Obviously there’s the ROI and the volume. The third is really that it has to be a use case that is reasonable to expect that Amelia can fulfill. So if you’re suddenly choosing something that is even complex for humans to do, it’s sometimes very hard for us to gather enough information about the process and build it in a way that can actually be satisfactory. So I’ll give an example more of a kind to the first one that I know one of our customers wanted to do. Amelia was being implemented as a service desk agent — resetting passwords, setting up printers, fixing Outlook issues, all those things. One of the things that they wanted her to do as well was whenever people had lost their laptop and manage that process of getting certain things set up in the security, figuring out what has to happen, maybe even order a new laptop for them. And a problem that came, that it was so low occurrence that it was hard to get enough benefits out of it. And also that the complexity of how people lost it and what they needed to do and was it stolen, was it just dropped and then they threw it out — all these things proved to be a really difficult thing for us to teach Amelia about.

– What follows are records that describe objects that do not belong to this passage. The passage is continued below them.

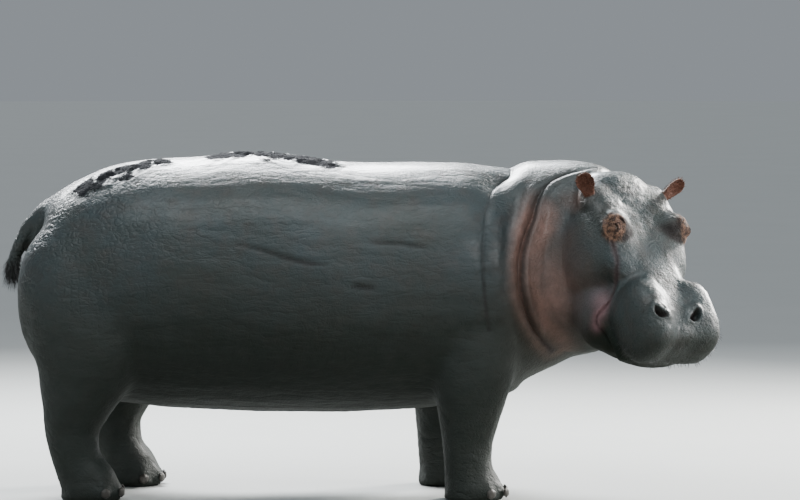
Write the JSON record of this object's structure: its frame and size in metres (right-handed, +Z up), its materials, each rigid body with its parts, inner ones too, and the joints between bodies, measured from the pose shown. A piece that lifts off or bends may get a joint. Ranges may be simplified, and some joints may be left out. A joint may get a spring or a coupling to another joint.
{
  "type": "hippopotamus",
  "caption": "Life-size standing hippopotamus, a still museum-like model with its head turned aside and lowered.",
  "frame": {"origin": "on the floor, below the middle of the whole animal's box", "axes": "+X the way the body faces, +Y the animal's left side, +Z up; the floor is z = 0"},
  "size_m": [2.9708, 1.2242, 1.4291],
  "materials": {
    "skin": "wet satin",
    "ear_skin": "satin",
    "eye": "glossy",
    "toenail": "satin"
  },
  "bodies": {
    "root": {"trunk": "skin", "neck": "skin", "head": "skin", "tail": "skin", "leg_front_right": "skin", "leg_front_left": "skin", "leg_hind_right": "skin", "leg_hind_left": "skin", "ear_right": "ear_skin", "ear_left": "ear_skin", "eye_right": "eye", "eye_left": "eye", "nail_front_right_1": "toenail", "nail_front_right_2": "toenail", "nail_front_right_3": "toenail", "nail_front_right_4": "toenail", "nail_front_left_1": "toenail", "nail_front_left_2": "toenail", "nail_front_left_3": "toenail", "nail_front_left_4": "toenail", "nail_hind_right_1": "toenail", "nail_hind_right_2": "toenail", "nail_hind_right_3": "toenail", "nail_hind_right_4": "toenail", "nail_hind_left_1": "toenail", "nail_hind_left_2": "toenail", "nail_hind_left_3": "toenail", "nail_hind_left_4": "toenail"}
  },
  "joints": []
}
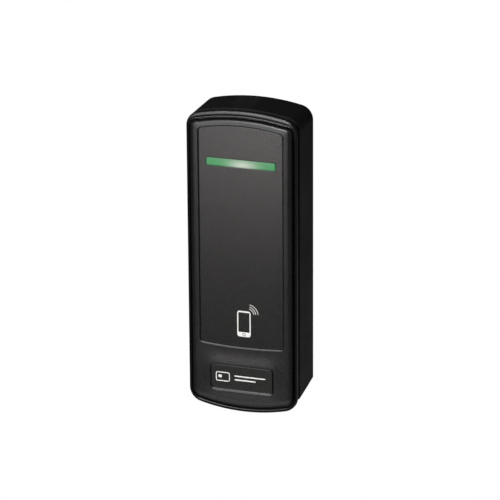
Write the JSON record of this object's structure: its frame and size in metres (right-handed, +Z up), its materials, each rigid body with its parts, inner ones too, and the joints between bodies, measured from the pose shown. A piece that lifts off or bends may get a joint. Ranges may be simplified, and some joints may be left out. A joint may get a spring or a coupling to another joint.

What was the best refactoring story?

Electronic Arts is one of our customers and last year at DWS they talked about what they had done. They had some issues with fraud, people calling in and trying to steal accounts when other people are calling in very legitimately and saying that they’ve either forgotten their password or something was wrong with their account or they didn’t really buy this product. And so what we ended up doing with them was saying that the first thing that any agent needs to do is to actually go in and say, “I need to validate your identity.” But it’s a very uncomfortable thing for many agents. It’s something that you are just expecting that people are actually truthful and honest and they may come in, there may be kids screaming in the background that they can’t play their games on their Xbox or whatever it is, and you will just run through some things and actually get them back up and running. From a human perspective, that’s sometimes very tricky. So they taught Amelia how to do it by integrating into also back end systems and running fraud analytics, and she actually became better than humans to do that. Once they’d done those things, they figured out there are a lot of low hanging fruits that people really don’t want to deal with, and they said, okay, so now Amelia can do some of these things as well, whether or not it is putting some charges back on a credit card or fixing a problem with certain things that were acquired or bought or passwords or accounts. Their major benefit was that now their agents could actually spend more quality time with some of their players because their number one reason for implementing this technology was not to reduce costs, it was to give a much better service to their players. So they were able to free a lot of these agents up, especially when there were high volume calls coming in, and thereby they could spend a lot more time with their players and actually give them a much better service.

That shows a progression from initial solution to expansion into new ways and also changing the automation architecture. Are there any other challenges that people have besides fit?

They eventually realize what they can use the technology for and then projects grow and become a lot bigger. Now, I would also say sometimes we have security, making sure that Amelia has access to all the various systems that she needs to get access to can sometimes be a stumbling things projects. But overall, I think that the impact that we’re seeing is where people are really rethinking some of these things. We have a lot of exciting things going on in the medical space where doctors are using Amelia for applications that they need to operate when they’re doing surgery. Just imagine somebody, not necessarily a surgeon but somebody in the field trying to fix certain things and technology like Amelia guiding them so that when new people come onto the job, they can go and ask and actually get answers in ways that weren’t even possible before.